[begin Data for the task]

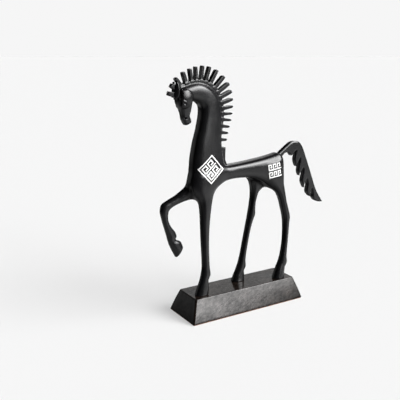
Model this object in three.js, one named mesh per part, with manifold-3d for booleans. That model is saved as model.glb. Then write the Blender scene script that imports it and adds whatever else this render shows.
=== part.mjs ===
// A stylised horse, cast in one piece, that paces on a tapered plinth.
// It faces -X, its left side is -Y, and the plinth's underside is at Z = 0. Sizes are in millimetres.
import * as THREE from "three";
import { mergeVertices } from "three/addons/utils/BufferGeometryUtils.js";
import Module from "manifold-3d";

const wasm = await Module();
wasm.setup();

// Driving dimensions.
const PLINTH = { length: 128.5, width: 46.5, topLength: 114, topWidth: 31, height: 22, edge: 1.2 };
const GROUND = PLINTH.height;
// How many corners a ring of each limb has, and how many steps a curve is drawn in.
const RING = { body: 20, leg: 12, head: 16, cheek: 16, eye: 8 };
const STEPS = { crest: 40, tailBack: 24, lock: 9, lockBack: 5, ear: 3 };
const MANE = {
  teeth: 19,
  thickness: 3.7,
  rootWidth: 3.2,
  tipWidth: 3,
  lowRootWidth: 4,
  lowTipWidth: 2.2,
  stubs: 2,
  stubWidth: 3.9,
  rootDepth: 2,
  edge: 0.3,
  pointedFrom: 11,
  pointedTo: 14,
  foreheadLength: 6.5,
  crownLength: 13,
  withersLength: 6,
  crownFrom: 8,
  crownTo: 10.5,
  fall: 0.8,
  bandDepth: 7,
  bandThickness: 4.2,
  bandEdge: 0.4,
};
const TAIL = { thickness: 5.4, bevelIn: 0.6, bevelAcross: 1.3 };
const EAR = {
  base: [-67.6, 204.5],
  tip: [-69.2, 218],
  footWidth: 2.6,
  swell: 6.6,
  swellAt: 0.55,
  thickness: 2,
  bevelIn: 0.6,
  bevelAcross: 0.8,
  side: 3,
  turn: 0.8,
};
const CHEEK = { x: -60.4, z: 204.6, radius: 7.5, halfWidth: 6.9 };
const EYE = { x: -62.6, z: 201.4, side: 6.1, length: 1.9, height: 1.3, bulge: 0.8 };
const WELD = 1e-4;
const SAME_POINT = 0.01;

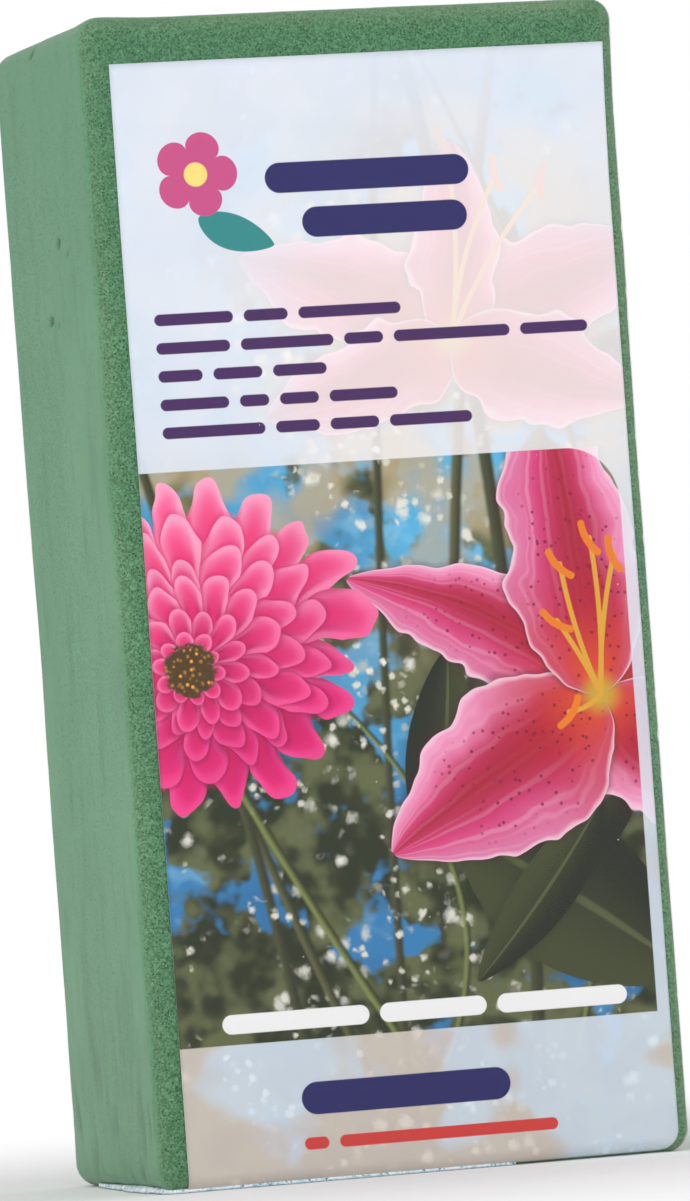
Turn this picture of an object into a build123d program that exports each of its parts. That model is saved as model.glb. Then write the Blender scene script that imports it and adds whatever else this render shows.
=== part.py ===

[end Data for the task]

• **Instructions to follow**: Send back exactly the lines from the line with "Turn this picture" through the end of the records.

• **Written answer**:
Turn this picture of an object into a build123d program that exports each of its parts. That model is saved as model.glb. Then write the Blender scene script that imports it and adds whatever else this render shows.
=== part.py ===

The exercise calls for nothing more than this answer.